TASK OBJECTIVE -
Answer with nothing but the number of lines that include the word "caption".

RECORDS PROVIDED -
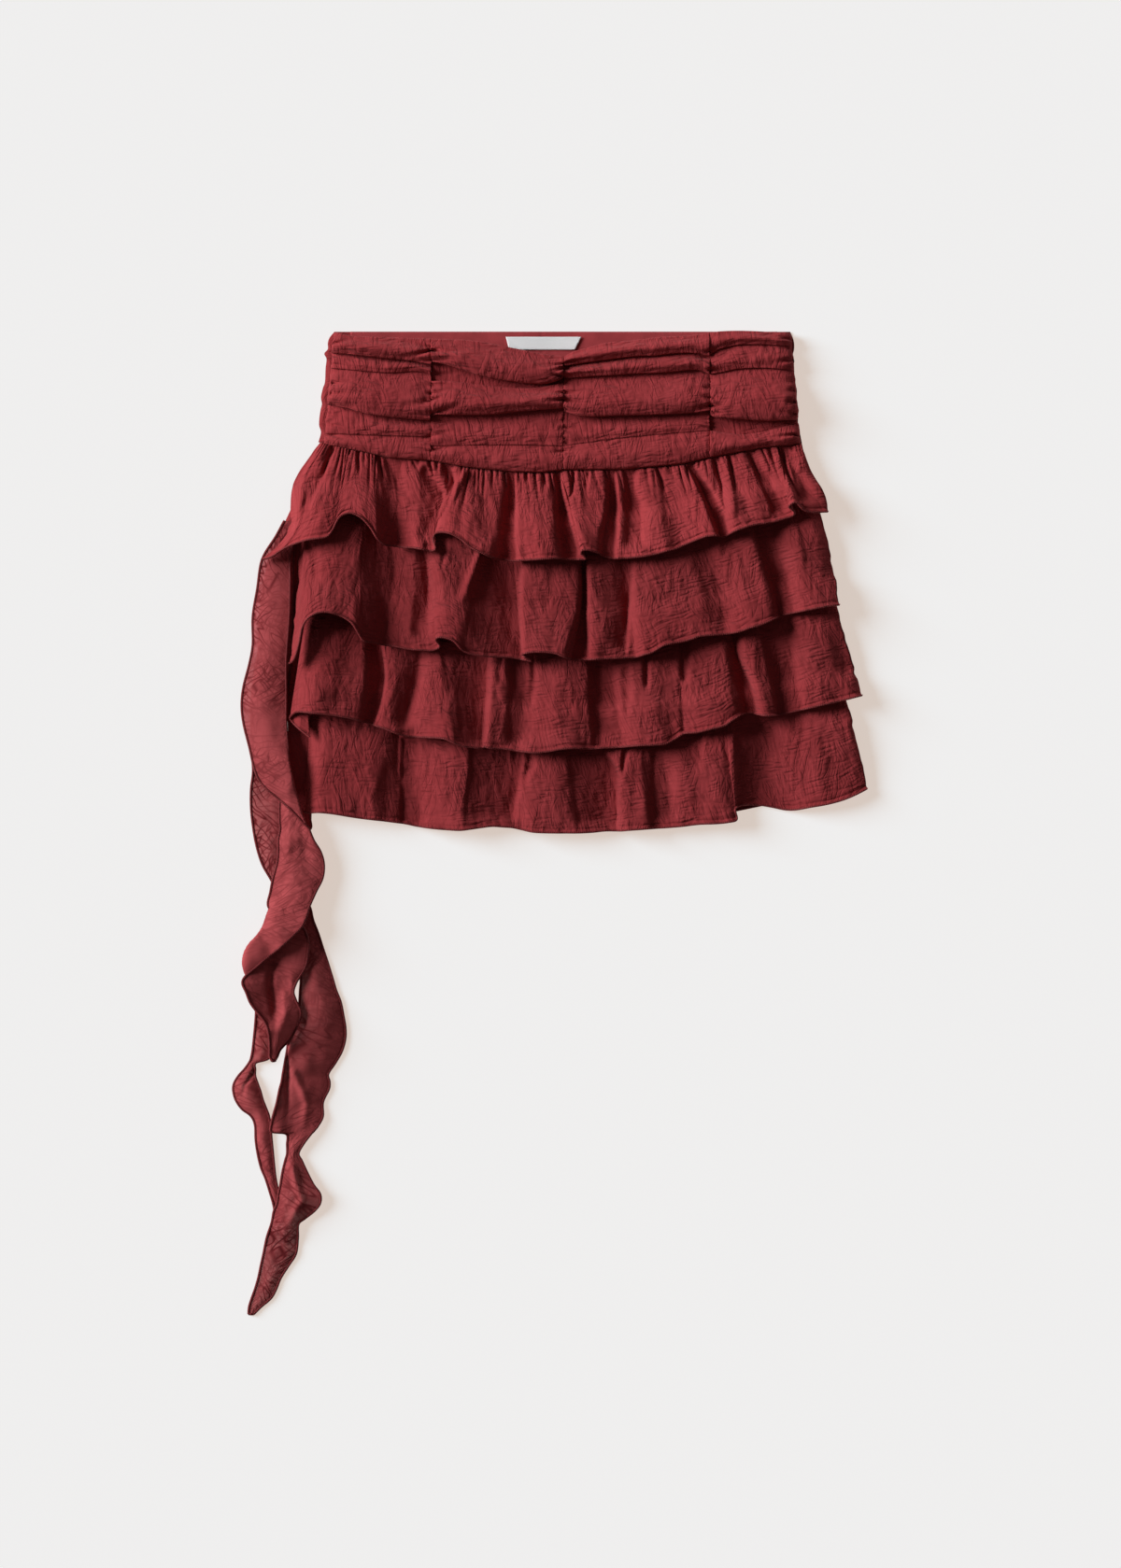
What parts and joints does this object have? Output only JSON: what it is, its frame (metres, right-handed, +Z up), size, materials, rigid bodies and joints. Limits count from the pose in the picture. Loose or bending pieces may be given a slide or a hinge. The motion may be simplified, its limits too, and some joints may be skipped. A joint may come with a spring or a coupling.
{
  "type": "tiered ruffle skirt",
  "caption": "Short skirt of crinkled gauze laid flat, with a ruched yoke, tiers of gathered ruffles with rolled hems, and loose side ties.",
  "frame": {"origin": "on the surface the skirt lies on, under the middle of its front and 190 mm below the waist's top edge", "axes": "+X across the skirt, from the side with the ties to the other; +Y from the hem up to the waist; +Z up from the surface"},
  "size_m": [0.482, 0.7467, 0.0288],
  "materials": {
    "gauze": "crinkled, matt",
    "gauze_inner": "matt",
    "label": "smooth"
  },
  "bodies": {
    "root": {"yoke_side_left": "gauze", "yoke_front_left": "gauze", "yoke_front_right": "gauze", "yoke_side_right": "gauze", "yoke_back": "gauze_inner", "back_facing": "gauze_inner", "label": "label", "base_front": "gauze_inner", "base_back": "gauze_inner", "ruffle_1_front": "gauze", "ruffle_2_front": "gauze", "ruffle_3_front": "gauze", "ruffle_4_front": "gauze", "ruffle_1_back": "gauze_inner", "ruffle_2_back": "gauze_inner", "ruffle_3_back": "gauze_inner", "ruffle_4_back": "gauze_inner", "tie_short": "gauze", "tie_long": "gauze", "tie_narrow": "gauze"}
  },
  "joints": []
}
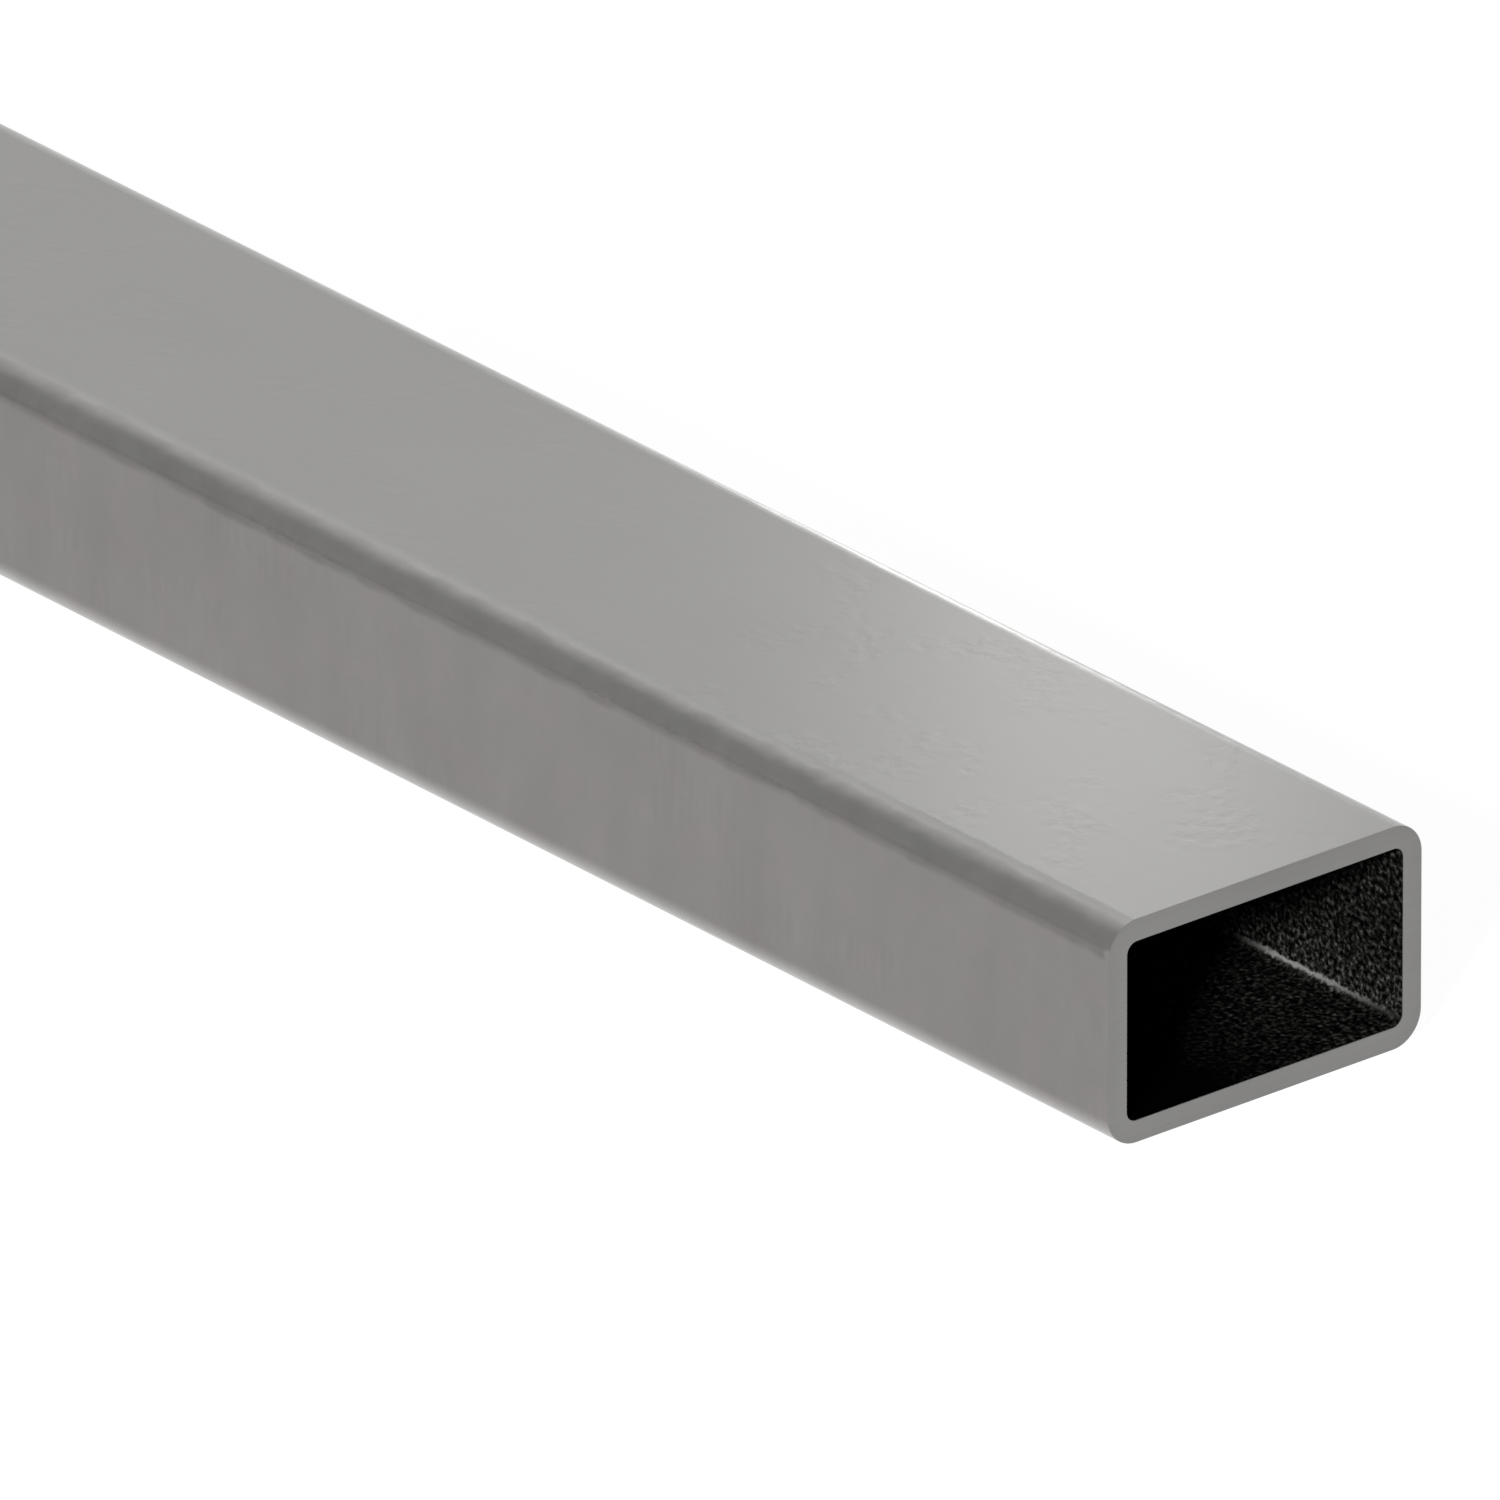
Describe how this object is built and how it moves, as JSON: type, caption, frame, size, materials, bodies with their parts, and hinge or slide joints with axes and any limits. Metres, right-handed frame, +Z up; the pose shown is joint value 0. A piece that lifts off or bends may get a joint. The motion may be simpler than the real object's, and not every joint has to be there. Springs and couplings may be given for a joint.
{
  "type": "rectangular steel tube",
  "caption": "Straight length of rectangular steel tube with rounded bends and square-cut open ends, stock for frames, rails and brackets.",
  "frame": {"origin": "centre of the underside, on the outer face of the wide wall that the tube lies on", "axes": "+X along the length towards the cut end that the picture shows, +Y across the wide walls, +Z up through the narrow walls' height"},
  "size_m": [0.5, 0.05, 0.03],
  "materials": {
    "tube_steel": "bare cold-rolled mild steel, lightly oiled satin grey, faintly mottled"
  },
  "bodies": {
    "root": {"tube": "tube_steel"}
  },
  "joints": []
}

RESULT FOR THIS EXERCISE -
3